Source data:
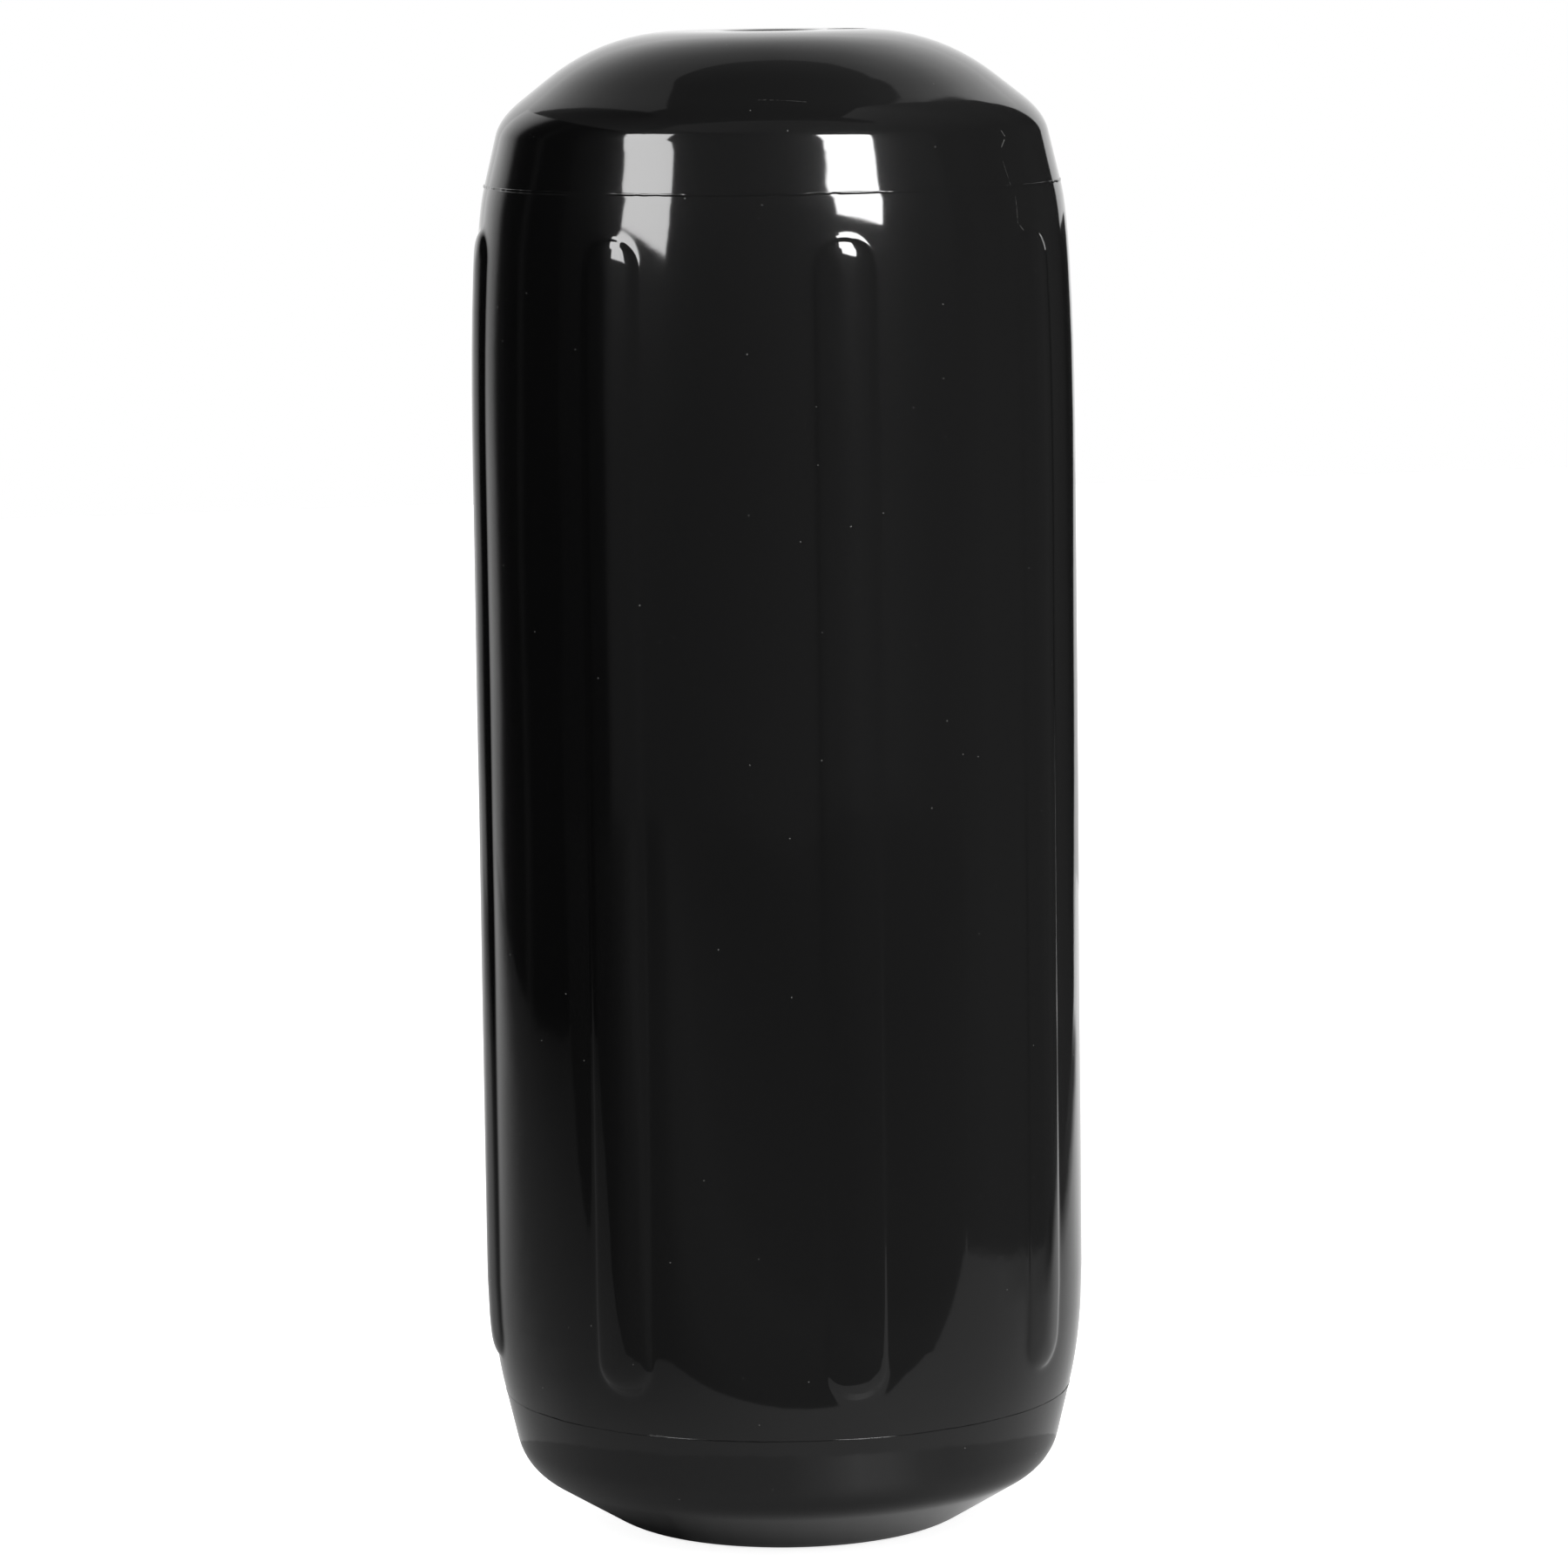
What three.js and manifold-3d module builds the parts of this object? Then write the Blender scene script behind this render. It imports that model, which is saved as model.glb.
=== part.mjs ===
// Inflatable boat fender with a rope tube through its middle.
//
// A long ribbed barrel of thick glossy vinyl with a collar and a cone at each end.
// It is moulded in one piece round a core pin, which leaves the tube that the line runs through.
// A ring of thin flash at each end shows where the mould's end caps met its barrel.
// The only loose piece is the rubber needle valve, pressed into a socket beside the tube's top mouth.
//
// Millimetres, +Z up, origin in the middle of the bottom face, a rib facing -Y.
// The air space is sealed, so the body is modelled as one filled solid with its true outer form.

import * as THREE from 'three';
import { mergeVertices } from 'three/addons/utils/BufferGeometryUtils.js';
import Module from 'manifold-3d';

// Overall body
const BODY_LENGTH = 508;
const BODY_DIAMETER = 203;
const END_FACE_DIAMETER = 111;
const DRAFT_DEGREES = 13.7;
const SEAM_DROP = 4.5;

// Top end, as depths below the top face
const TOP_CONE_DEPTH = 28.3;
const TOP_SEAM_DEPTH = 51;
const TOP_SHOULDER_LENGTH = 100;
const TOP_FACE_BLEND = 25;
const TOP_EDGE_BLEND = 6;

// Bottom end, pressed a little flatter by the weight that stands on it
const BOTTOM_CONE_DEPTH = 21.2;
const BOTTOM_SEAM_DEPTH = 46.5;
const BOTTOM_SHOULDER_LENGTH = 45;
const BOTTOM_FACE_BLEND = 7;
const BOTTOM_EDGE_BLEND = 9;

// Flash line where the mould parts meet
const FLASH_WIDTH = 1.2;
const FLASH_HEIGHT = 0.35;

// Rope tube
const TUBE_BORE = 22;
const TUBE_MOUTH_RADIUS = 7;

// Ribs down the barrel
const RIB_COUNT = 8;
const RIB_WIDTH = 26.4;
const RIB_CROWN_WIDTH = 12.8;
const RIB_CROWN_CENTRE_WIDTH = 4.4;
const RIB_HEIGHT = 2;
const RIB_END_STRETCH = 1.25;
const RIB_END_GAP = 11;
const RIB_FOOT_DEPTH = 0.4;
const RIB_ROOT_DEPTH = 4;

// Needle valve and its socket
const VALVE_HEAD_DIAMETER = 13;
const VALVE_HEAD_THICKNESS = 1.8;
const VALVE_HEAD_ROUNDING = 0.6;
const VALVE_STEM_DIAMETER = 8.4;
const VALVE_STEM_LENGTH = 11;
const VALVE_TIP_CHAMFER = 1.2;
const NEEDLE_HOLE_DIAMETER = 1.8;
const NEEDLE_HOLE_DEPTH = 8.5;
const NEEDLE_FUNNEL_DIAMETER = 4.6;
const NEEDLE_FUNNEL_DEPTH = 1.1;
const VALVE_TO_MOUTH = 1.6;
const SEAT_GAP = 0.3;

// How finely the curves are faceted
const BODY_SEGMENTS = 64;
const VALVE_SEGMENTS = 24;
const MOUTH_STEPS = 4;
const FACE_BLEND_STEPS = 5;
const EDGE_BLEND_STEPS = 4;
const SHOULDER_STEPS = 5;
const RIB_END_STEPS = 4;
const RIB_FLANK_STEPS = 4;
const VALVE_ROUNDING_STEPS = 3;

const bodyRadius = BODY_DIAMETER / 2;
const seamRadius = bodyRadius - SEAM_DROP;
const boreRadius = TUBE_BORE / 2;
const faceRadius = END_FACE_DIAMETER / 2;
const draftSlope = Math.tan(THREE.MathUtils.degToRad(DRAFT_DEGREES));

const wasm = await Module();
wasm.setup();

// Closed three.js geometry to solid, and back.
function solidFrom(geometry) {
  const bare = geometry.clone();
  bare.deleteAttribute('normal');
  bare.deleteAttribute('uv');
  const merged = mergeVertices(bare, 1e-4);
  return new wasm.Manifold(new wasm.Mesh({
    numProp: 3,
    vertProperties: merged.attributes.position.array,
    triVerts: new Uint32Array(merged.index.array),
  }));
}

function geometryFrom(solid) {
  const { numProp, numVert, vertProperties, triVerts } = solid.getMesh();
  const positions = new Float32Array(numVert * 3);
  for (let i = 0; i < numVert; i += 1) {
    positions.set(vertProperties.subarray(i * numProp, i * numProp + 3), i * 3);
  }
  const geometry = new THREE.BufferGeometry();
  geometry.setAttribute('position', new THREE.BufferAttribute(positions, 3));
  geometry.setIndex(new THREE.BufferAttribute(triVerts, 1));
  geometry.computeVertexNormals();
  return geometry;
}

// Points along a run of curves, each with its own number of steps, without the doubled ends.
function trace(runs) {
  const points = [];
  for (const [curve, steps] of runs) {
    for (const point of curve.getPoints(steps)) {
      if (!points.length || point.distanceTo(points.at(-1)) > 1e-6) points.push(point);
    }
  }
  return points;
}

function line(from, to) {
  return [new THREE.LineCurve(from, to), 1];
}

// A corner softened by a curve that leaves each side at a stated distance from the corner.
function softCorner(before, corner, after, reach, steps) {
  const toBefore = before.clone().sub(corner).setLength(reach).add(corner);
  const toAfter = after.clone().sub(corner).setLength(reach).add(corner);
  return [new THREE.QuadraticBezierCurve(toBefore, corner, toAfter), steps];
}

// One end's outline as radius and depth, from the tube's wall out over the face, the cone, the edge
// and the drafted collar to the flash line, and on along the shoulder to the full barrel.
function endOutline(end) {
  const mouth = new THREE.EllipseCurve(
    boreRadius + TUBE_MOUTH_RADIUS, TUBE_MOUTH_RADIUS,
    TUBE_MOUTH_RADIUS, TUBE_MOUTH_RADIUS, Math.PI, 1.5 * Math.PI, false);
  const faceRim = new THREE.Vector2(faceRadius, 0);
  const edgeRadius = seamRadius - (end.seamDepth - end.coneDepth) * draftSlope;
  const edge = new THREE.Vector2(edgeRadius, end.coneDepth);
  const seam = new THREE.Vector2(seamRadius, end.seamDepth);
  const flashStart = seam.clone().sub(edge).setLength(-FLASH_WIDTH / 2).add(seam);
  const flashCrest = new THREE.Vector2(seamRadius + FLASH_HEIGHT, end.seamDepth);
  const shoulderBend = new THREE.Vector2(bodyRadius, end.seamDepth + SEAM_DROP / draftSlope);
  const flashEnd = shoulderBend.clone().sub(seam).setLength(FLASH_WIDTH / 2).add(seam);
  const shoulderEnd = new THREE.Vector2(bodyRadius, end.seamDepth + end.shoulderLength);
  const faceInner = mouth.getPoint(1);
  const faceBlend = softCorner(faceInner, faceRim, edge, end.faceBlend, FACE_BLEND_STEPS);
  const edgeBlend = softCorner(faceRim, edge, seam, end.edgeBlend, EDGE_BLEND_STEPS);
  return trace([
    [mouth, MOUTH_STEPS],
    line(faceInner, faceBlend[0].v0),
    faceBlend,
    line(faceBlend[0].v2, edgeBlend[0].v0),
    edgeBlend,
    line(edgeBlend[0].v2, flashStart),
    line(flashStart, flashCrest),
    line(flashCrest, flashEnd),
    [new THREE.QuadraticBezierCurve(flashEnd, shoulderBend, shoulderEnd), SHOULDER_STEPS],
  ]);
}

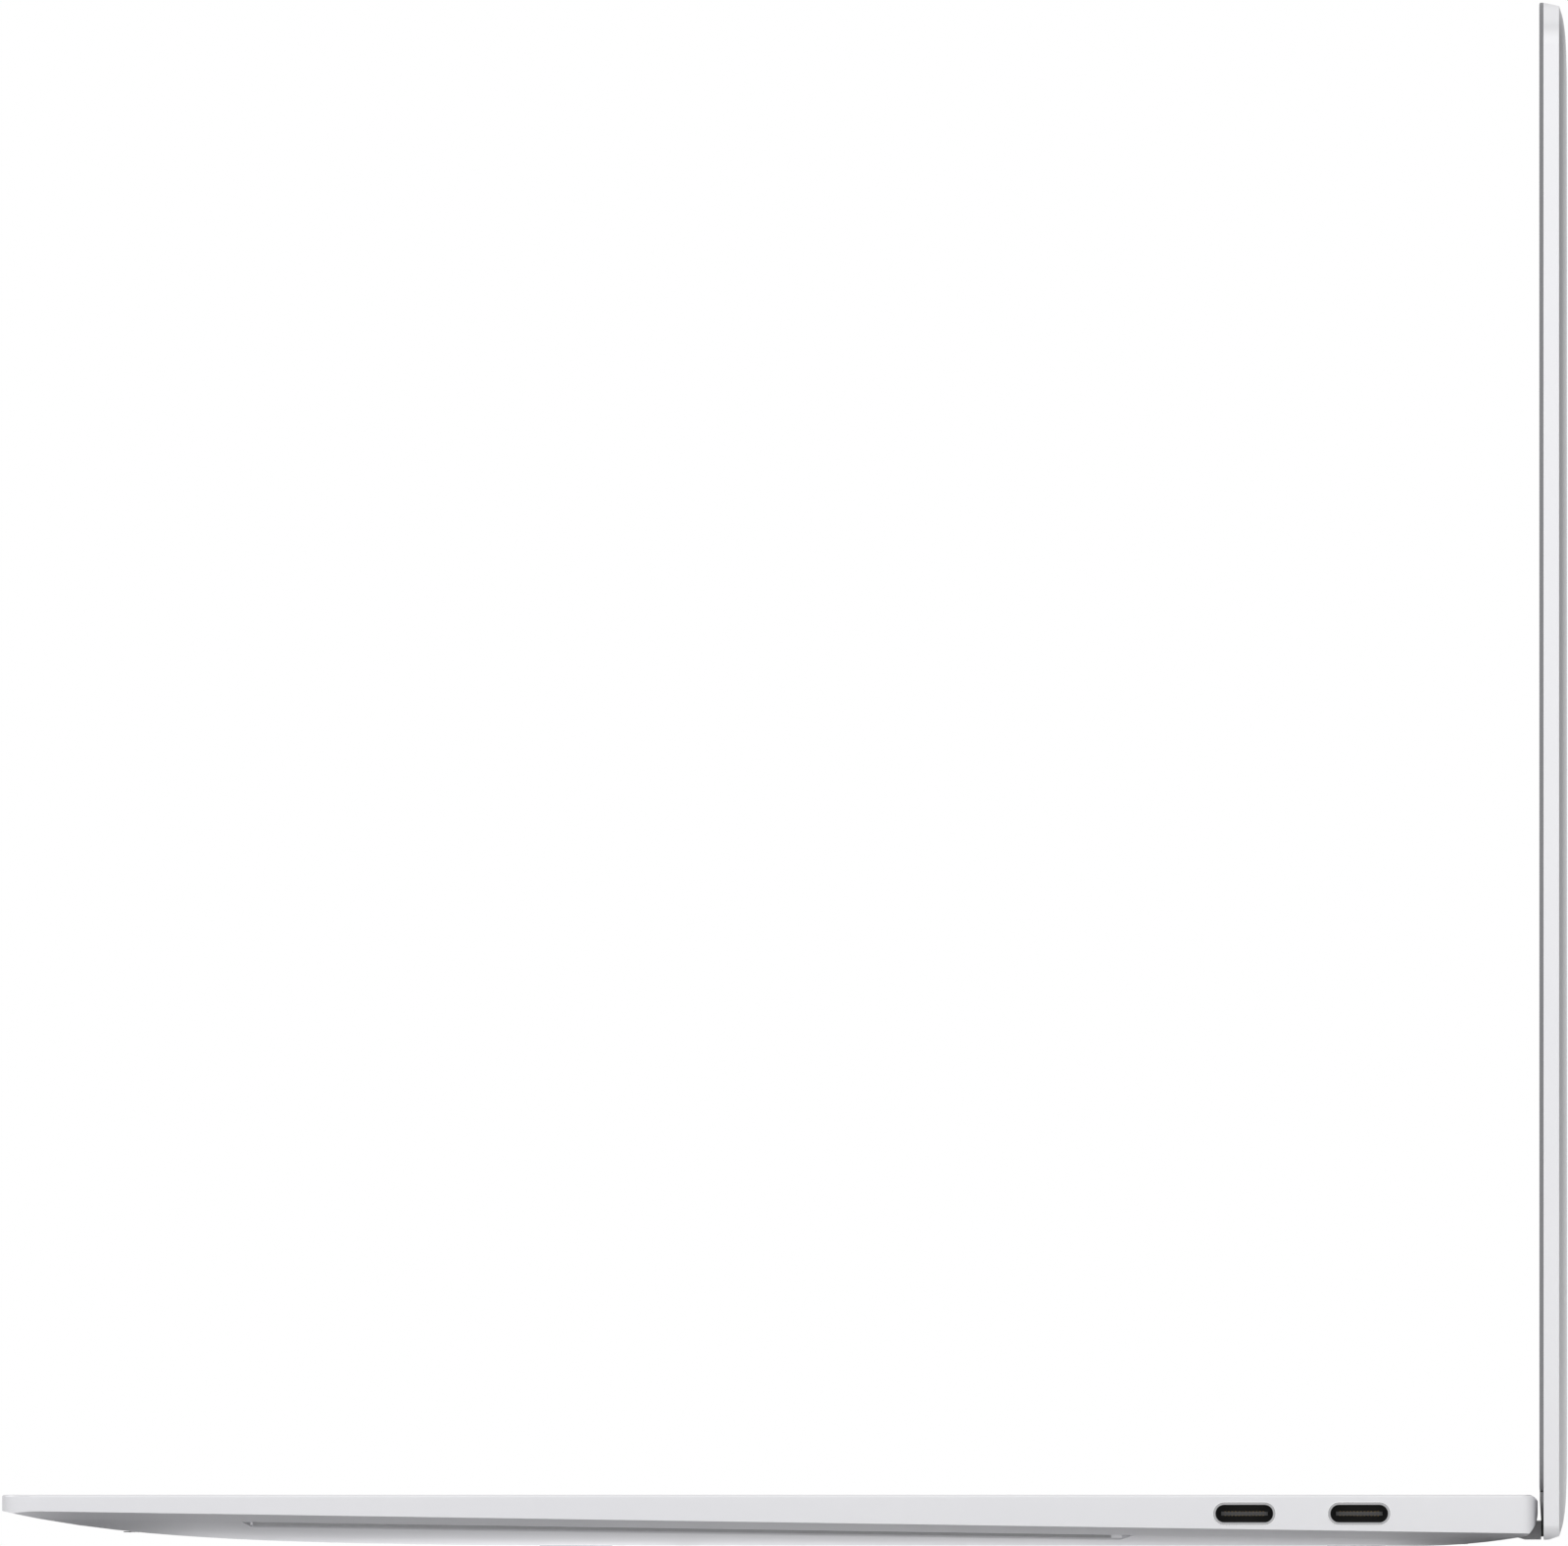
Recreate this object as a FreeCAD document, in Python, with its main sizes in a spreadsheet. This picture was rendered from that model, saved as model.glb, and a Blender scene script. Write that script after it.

(EXERCISE REQUIREMENTS) Restate the data above exactly, stripping out each image.

(TASK SOLUTION)
What three.js and manifold-3d module builds the parts of this object? Then write the Blender scene script behind this render. It imports that model, which is saved as model.glb.
=== part.mjs ===
// Inflatable boat fender with a rope tube through its middle.
//
// A long ribbed barrel of thick glossy vinyl with a collar and a cone at each end.
// It is moulded in one piece round a core pin, which leaves the tube that the line runs through.
// A ring of thin flash at each end shows where the mould's end caps met its barrel.
// The only loose piece is the rubber needle valve, pressed into a socket beside the tube's top mouth.
//
// Millimetres, +Z up, origin in the middle of the bottom face, a rib facing -Y.
// The air space is sealed, so the body is modelled as one filled solid with its true outer form.

import * as THREE from 'three';
import { mergeVertices } from 'three/addons/utils/BufferGeometryUtils.js';
import Module from 'manifold-3d';

// Overall body
const BODY_LENGTH = 508;
const BODY_DIAMETER = 203;
const END_FACE_DIAMETER = 111;
const DRAFT_DEGREES = 13.7;
const SEAM_DROP = 4.5;

// Top end, as depths below the top face
const TOP_CONE_DEPTH = 28.3;
const TOP_SEAM_DEPTH = 51;
const TOP_SHOULDER_LENGTH = 100;
const TOP_FACE_BLEND = 25;
const TOP_EDGE_BLEND = 6;

// Bottom end, pressed a little flatter by the weight that stands on it
const BOTTOM_CONE_DEPTH = 21.2;
const BOTTOM_SEAM_DEPTH = 46.5;
const BOTTOM_SHOULDER_LENGTH = 45;
const BOTTOM_FACE_BLEND = 7;
const BOTTOM_EDGE_BLEND = 9;

// Flash line where the mould parts meet
const FLASH_WIDTH = 1.2;
const FLASH_HEIGHT = 0.35;

// Rope tube
const TUBE_BORE = 22;
const TUBE_MOUTH_RADIUS = 7;

// Ribs down the barrel
const RIB_COUNT = 8;
const RIB_WIDTH = 26.4;
const RIB_CROWN_WIDTH = 12.8;
const RIB_CROWN_CENTRE_WIDTH = 4.4;
const RIB_HEIGHT = 2;
const RIB_END_STRETCH = 1.25;
const RIB_END_GAP = 11;
const RIB_FOOT_DEPTH = 0.4;
const RIB_ROOT_DEPTH = 4;

// Needle valve and its socket
const VALVE_HEAD_DIAMETER = 13;
const VALVE_HEAD_THICKNESS = 1.8;
const VALVE_HEAD_ROUNDING = 0.6;
const VALVE_STEM_DIAMETER = 8.4;
const VALVE_STEM_LENGTH = 11;
const VALVE_TIP_CHAMFER = 1.2;
const NEEDLE_HOLE_DIAMETER = 1.8;
const NEEDLE_HOLE_DEPTH = 8.5;
const NEEDLE_FUNNEL_DIAMETER = 4.6;
const NEEDLE_FUNNEL_DEPTH = 1.1;
const VALVE_TO_MOUTH = 1.6;
const SEAT_GAP = 0.3;

// How finely the curves are faceted
const BODY_SEGMENTS = 64;
const VALVE_SEGMENTS = 24;
const MOUTH_STEPS = 4;
const FACE_BLEND_STEPS = 5;
const EDGE_BLEND_STEPS = 4;
const SHOULDER_STEPS = 5;
const RIB_END_STEPS = 4;
const RIB_FLANK_STEPS = 4;
const VALVE_ROUNDING_STEPS = 3;

const bodyRadius = BODY_DIAMETER / 2;
const seamRadius = bodyRadius - SEAM_DROP;
const boreRadius = TUBE_BORE / 2;
const faceRadius = END_FACE_DIAMETER / 2;
const draftSlope = Math.tan(THREE.MathUtils.degToRad(DRAFT_DEGREES));

const wasm = await Module();
wasm.setup();

// Closed three.js geometry to solid, and back.
function solidFrom(geometry) {
  const bare = geometry.clone();
  bare.deleteAttribute('normal');
  bare.deleteAttribute('uv');
  const merged = mergeVertices(bare, 1e-4);
  return new wasm.Manifold(new wasm.Mesh({
    numProp: 3,
    vertProperties: merged.attributes.position.array,
    triVerts: new Uint32Array(merged.index.array),
  }));
}

function geometryFrom(solid) {
  const { numProp, numVert, vertProperties, triVerts } = solid.getMesh();
  const positions = new Float32Array(numVert * 3);
  for (let i = 0; i < numVert; i += 1) {
    positions.set(vertProperties.subarray(i * numProp, i * numProp + 3), i * 3);
  }
  const geometry = new THREE.BufferGeometry();
  geometry.setAttribute('position', new THREE.BufferAttribute(positions, 3));
  geometry.setIndex(new THREE.BufferAttribute(triVerts, 1));
  geometry.computeVertexNormals();
  return geometry;
}

// Points along a run of curves, each with its own number of steps, without the doubled ends.
function trace(runs) {
  const points = [];
  for (const [curve, steps] of runs) {
    for (const point of curve.getPoints(steps)) {
      if (!points.length || point.distanceTo(points.at(-1)) > 1e-6) points.push(point);
    }
  }
  return points;
}

function line(from, to) {
  return [new THREE.LineCurve(from, to), 1];
}

// A corner softened by a curve that leaves each side at a stated distance from the corner.
function softCorner(before, corner, after, reach, steps) {
  const toBefore = before.clone().sub(corner).setLength(reach).add(corner);
  const toAfter = after.clone().sub(corner).setLength(reach).add(corner);
  return [new THREE.QuadraticBezierCurve(toBefore, corner, toAfter), steps];
}

// One end's outline as radius and depth, from the tube's wall out over the face, the cone, the edge
// and the drafted collar to the flash line, and on along the shoulder to the full barrel.
function endOutline(end) {
  const mouth = new THREE.EllipseCurve(
    boreRadius + TUBE_MOUTH_RADIUS, TUBE_MOUTH_RADIUS,
    TUBE_MOUTH_RADIUS, TUBE_MOUTH_RADIUS, Math.PI, 1.5 * Math.PI, false);
  const faceRim = new THREE.Vector2(faceRadius, 0);
  const edgeRadius = seamRadius - (end.seamDepth - end.coneDepth) * draftSlope;
  const edge = new THREE.Vector2(edgeRadius, end.coneDepth);
  const seam = new THREE.Vector2(seamRadius, end.seamDepth);
  const flashStart = seam.clone().sub(edge).setLength(-FLASH_WIDTH / 2).add(seam);
  const flashCrest = new THREE.Vector2(seamRadius + FLASH_HEIGHT, end.seamDepth);
  const shoulderBend = new THREE.Vector2(bodyRadius, end.seamDepth + SEAM_DROP / draftSlope);
  const flashEnd = shoulderBend.clone().sub(seam).setLength(FLASH_WIDTH / 2).add(seam);
  const shoulderEnd = new THREE.Vector2(bodyRadius, end.seamDepth + end.shoulderLength);
  const faceInner = mouth.getPoint(1);
  const faceBlend = softCorner(faceInner, faceRim, edge, end.faceBlend, FACE_BLEND_STEPS);
  const edgeBlend = softCorner(faceRim, edge, seam, end.edgeBlend, EDGE_BLEND_STEPS);
  return trace([
    [mouth, MOUTH_STEPS],
    line(faceInner, faceBlend[0].v0),
    faceBlend,
    line(faceBlend[0].v2, edgeBlend[0].v0),
    edgeBlend,
    line(edgeBlend[0].v2, flashStart),
    line(flashStart, flashCrest),
    line(flashCrest, flashEnd),
    [new THREE.QuadraticBezierCurve(flashEnd, shoulderBend, shoulderEnd), SHOULDER_STEPS],
  ]);
}

Recreate this object as a FreeCAD document, in Python, with its main sizes in a spreadsheet. This picture was rendered from that model, saved as model.glb, and a Blender scene script. Write that script after it.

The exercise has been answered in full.